The greatest archaeological find is the city of Akrotiri on the outside southern tip of the island.  This city was buried under tons of ash and remained buried for nearly 3,500 years.  The first signs of this civilization were discovered by French engineers who dug for pumice in the 1800s.  Professor Spyridon Marinatos began systematic excavation of Akrotiri in 1967 and worked on it until his death in 1974.  The frescoes which were unearthed are supposed to be amazing; their brilliant colors preserved by the ash that covered and protected them for eons.

Imagine the view from this restaurant.  It was well out
of our price range.

That is the one thing that I regret that we did not see during our visit.  A tour was offered for a cost of 50 Euro per person.  But we declined.  That was just too expensive just to see ancient Akrotiri and we were not interested in any other destination listed on the tour.  We have seen many ancient ruins and never paid $70 each.  Santorini is expensive.  On one cafe menu posted along the pedestrian path were listed milkshakes at cost of 8.50 Euro.  That is $11.85 for a simple milkshake!  Oh no, I think not!
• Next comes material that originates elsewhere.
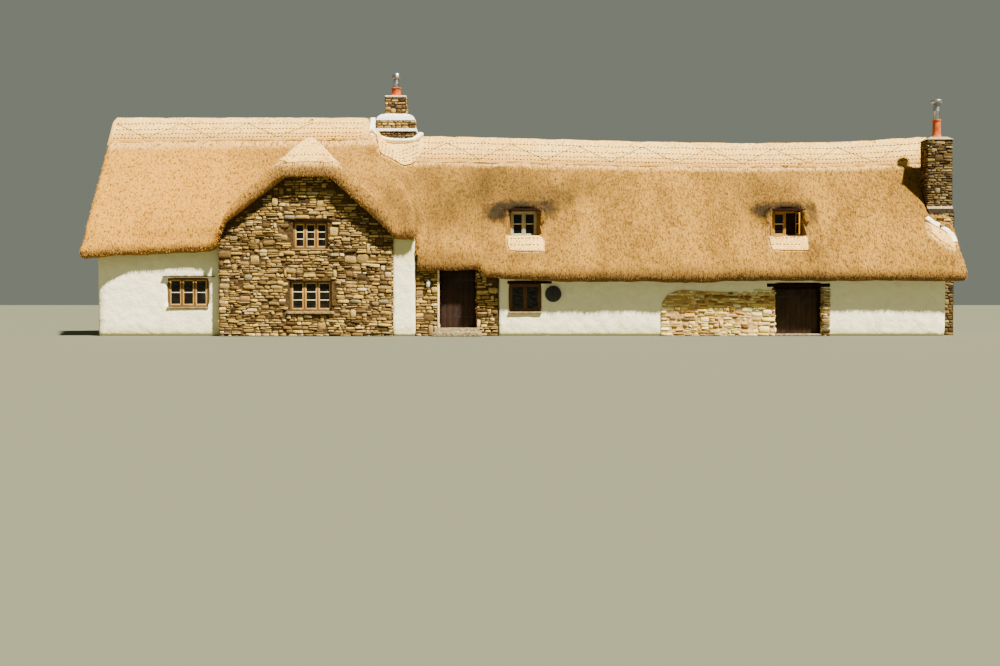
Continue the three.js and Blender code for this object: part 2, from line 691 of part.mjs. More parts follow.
function addFloors() {
  const west = WEST_FACE + WALL + GAP;
  const east = EAST_FACE - WALL - GAP;
  const front = WALL + GAP;
  const back = DEPTH - WALL - GAP;
  const wingFront = WING_INNER_Y + GAP;
  const stack = centralStack();
  const hole = stackBase(GAP).translate(0, 0, -10);
  const plan = (end) => shapeOf([
    [west, front],
    [WING_WEST + GAP, front],
    [WING_WEST + GAP, wingFront],
    [WING_EAST - GAP, wingFront],
    [WING_EAST - GAP, front],
    [end, front],
    [end, back],
    [west, back],
  ]);
  add('ground_floor', raisePlan(plan(FLOOR_CHANGE_X), 0, HOUSE_FLOOR_Z).subtract(hole), FINISH.slate);
  const shippon = block(FLOOR_CHANGE_X + GAP, east, front, back, 0, SHIPPON_FLOOR_Z).subtract(endStack(GAP));
  add('shippon_floor', shippon, FINISH.slate);
  const upper = raisePlan(plan(east), UPPER_FLOOR_FOOT, UPPER_FLOOR_TOP).subtract(hole).subtract(endStack(GAP));
  add('upper_floor', upper, FINISH.boards);
  add('central_stack', stack, FINISH.rubble);
}

function addRoof() {
  const filled = filledRoof(0).add(filledWing(0));
  const hollow = spaceUnderRoof(THATCH_DROP).add(spaceUnderWing(0));
  const stackCut = stackBase(GAP);
  const rearTurn = (solid) => solid.rotate([0, 0, 180]).translate(0, DEPTH, 0);
  let thatch = filled.subtract(hollow).subtract(stackCut).subtract(endStack(GAP));
  for (const centre of DORMERS) {
    thatch = thatch.subtract(dormerCut().translate(centre, 0, 0));
    thatch = thatch.subtract(rearTurn(dormerCut()).translate(centre, 0, 0));
  }
  const cell = (x0, x1, y0, y1) =>
    thatch.intersect(block(x0 + GAP / 2, x1 - GAP / 2, y0 + GAP / 2, y1 - GAP / 2, 0, WALL_HEIGHT));
  const farWest = THATCH_WEST - 500;
  const farEast = THATCH_EAST + 500;
  const front = -2000;
  const back = DEPTH + 2000;
  add('thatch_front_west', cell(farWest, WEST_WING_SEAM, front, RIDGE_Y), FINISH.thatch);
  add('thatch_wing_west', cell(WEST_WING_SEAM, WING_X, front, RIDGE_Y), FINISH.thatch);
  add('thatch_wing_east', cell(WING_X, WING_CENTRE_SEAM, front, RIDGE_Y), FINISH.thatch);
  add('thatch_front_centre', cell(WING_CENTRE_SEAM, CENTRE_EAST_SEAM, front, RIDGE_Y), FINISH.thatch);
  add('thatch_front_east', cell(CENTRE_EAST_SEAM, farEast, front, RIDGE_Y), FINISH.thatch);
  add('thatch_rear_west', cell(farWest, REAR_THATCH_SEAM, RIDGE_Y, back), FINISH.thatch);
  add('thatch_rear_east', cell(REAR_THATCH_SEAM, farEast, RIDGE_Y, back), FINISH.thatch);

  const layer = filledRoof(CAP_RISE).subtract(filledRoof(GAP));
  const cap = (x0, x1) => layer
    .intersect(block(x0, x1, RIDGE_Y - CAP_HALF_WIDTH, RIDGE_Y + CAP_HALF_WIDTH, 4000, WALL_HEIGHT))
    .subtract(stackCut)
    .subtract(endStack(GAP));
  add('ridge_cap_west', cap(farWest, WEST_CAP_END), FINISH.ridge);
  add('ridge_cap_east', cap(EAST_CAP_START, farEast), FINISH.ridge);
  const wingLayer = filledWing(60).subtract(filledWing(GAP)).subtract(filledRoof(GAP));
  const wingCap = wingLayer.intersect(block(WING_X - 850, WING_X + 850, -1500, RIDGE_Y, 5900, 9000));
  add('wing_cap', wingCap, FINISH.ridge);

  DORMERS.forEach((centre, entry) => {
    const material = entry === 0 ? FINISH.cream : FINISH.oak;
    add(`dormer_${entry + 1}`, dormer(centre, filled), material, [centre, 0, 0]);
    const rear = dormer(-centre, rearTurn(filled));
    add(`rear_dormer_${entry + 1}`, rear, material, [centre, DEPTH, 0], Math.PI);
  });
}

function addDoors() {
  add('front_door_frame', doorFrame(FRONT_DOOR), FINISH.beam);
  add('shippon_door_frame', doorFrame(SHIPPON_DOOR), FINISH.beam);
  const leafY = DOOR_FRAME_Y + DOOR_FRAME_DEPTH + LEAF_CLEARANCE + LEAF_THICKNESS;
  const frontHinge = [FRONT_DOOR.east - POST + STOP_LAP, leafY, FRONT_DOOR.sill + LEAF_FOOT_CLEARANCE];
  add('front_door', leaf(leafWidth(FRONT_DOOR), leafHeight(FRONT_DOOR), -1), FINISH.plank, frontHinge);
  const shipponHinge = [SHIPPON_DOOR.west + POST - STOP_LAP, leafY, SHIPPON_DOOR.sill + LEAF_FOOT_CLEARANCE];
  add('shippon_door', leaf(leafWidth(SHIPPON_DOOR), leafHeight(SHIPPON_DOOR), 1), FINISH.plank, shipponHinge);
  const sill = block(FRONT_DOOR.west + GAP, FRONT_DOOR.east - GAP, -10, WALL, 0, FRONT_DOOR.sill);
  const tread = (spec, back) => block(spec.west, spec.east, spec.front, back, 0, spec.top);
  const steps = [sill, tread(UPPER_TREAD, -GAP), tread(LOWER_TREAD, LOWER_TREAD.back)];
  add('doorstep', joined(steps), FINISH.slate);
  add('shippon_lintel', beam(SHIPPON_LINTEL, 0), FINISH.beam);
  const shipponSill = block(SHIPPON_DOOR.west + GAP, SHIPPON_DOOR.east - GAP, 0, WALL, 0, SHIPPON_DOOR.sill);
  add('shippon_sill', shipponSill, FINISH.slate);
  add('window_lintel', beam(WINDOW_LINTEL, 0), FINISH.beam);
}

function addChimneyTops() {
  const centreX = (STACK_WEST + STACK_EAST) / 2;
  const centreY = (STACK_FRONT_Y + STACK_BACK_Y) / 2;
  const potHeight = POT_TOP - SHAFT_TOP - GAP;
  const pot = turned([[0, 0], [195, 0], [200, 60], [175, 110], [165, potHeight - 70], [190, potHeight], [0, potHeight]]);
  add('central_pot', pot, FINISH.clay, [centreX, centreY, SHAFT_TOP + GAP]);
  const tube = LINER_TOP - POT_TOP - GAP;
  const top = COWL_TOP - POT_TOP - GAP;
  const cowl = turned([[0, 0], [120, 0], [120, tube], [165, tube + 30], [150, top - 70], [80, top - 15], [0, top]]);
  add('central_cowl', cowl, FINISH.steel, [centreX, centreY, POT_TOP + GAP]);

  const endX = (END_STACK.west + END_STACK.east) / 2;
  const endY = (END_SHAFT.front + END_SHAFT.back) / 2;
  const endHeight = END_POT_TOP - END_SLAB_TOP - GAP;
  const endPot = turned([[0, 0], [190, 0], [145, 90], [135, endHeight - 60], [155, endHeight], [0, endHeight]]);
  add('end_pot', endPot, FINISH.clay, [endX, endY, END_SLAB_TOP + GAP]);
  const liner = END_LINER_TOP - END_POT_TOP - GAP;
  const endTop = END_COWL_TOP - END_POT_TOP - GAP;
  const endCowl = turned([[0, 0], [118, 0], [118, liner], [205, liner + 20], [190, endTop - 50], [0, endTop]]);
  add('end_cowl', endCowl, FINISH.steel, [endX, endY, END_POT_TOP + GAP]);
  add('end_stack', endStack(0).add(endSlab()), FINISH.rubble);
}

function addFittings() {
  const body = turned([[0, 0], [50, 20], [70, 120], [60, 220], [20, 290], [0, 300]], 12);
  const arm = block(-15, 15, 0, 130, 200, 230);
  add('lantern', body.add(arm), FINISH.iron, LANTERN_AT);
  const disc = new THREE.CylinderGeometry(DISC_RADIUS, DISC_RADIUS, DISC_THICKNESS, 28);
  disc.translate(0, DISC_THICKNESS / 2, 0);
  const plate = solidFrom(disc);
  const post = block(-25, 25, 20, -DISC_AT[1] - GAP, -25, 25);
  add('wall_disc', plate.add(post), FINISH.iron, DISC_AT);
}

addWalls();
addFloors();
addRoof();
addDoors();
for (const [name, spec] of Object.entries({ ...WINDOWS, ...REAR_WINDOWS })) addWindow(name, spec);
addChimneyTops();
addFittings();

// Origin at the centre of the base.
const box = new THREE.Box3().setFromObject(house);
house.position.set(-(box.min.x + box.max.x) / 2, -(box.min.y + box.max.y) / 2, -box.min.z);

export default house;
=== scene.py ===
import json
import logging
import math
import random
from contextlib import contextmanager
from dataclasses import dataclass
from enum import Enum
from typing import Callable, Iterable, Iterator, Sequence

import bpy
import numpy as np
from mathutils import Matrix, Quaternion, Vector
from mathutils.bvhtree import BVHTree

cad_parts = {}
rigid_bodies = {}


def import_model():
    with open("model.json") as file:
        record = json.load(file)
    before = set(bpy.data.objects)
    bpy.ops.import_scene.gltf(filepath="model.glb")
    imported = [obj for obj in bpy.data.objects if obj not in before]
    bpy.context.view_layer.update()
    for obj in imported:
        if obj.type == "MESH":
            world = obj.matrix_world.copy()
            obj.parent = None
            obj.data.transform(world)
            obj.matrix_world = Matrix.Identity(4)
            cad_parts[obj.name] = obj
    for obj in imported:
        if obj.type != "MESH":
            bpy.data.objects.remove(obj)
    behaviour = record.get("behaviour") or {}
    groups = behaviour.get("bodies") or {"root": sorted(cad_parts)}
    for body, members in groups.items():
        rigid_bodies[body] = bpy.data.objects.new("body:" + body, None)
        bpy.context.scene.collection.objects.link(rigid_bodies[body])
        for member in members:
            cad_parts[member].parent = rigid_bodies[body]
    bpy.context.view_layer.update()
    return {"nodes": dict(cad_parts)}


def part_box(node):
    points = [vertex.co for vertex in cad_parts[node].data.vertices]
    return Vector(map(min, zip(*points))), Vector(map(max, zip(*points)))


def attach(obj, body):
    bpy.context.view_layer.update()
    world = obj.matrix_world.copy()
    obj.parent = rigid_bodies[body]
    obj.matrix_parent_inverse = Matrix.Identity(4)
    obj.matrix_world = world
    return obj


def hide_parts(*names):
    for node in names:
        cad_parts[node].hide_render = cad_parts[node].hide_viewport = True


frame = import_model()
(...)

The transport back to the port came all too quickly.  We sat at a bar for an hour awaiting the ferry -- with Bill enjoying his $8.50 beer and me sipping a bottle of mineral water.  Would have enjoyed a cup of coffee but I don't pay $7 for a cup of coffee.  Or $5.60 for a single can of Coke.

Ferry seating area.  Nice!

On the ferry ride back I noticed that there now are about 5 moorings in place where private yachts can tie up near the northern tip of Santorini beneath the town of Oia.  It appeared that one could land a dinghy at a low wharf there.  This should be very good news to cruisers who want to visit on their own boats.

We thoroughly enjoyed our one day/night trip to Santorini.  Here are a few photos of some of those famous blue domes.

This one was north of our hotel.
A darker shade of blue

Not every church had a blue dome.  This
one also had a new angular bell tower.
Different shades of blue in distance.  I think that is the
old monastery on top of that mountain.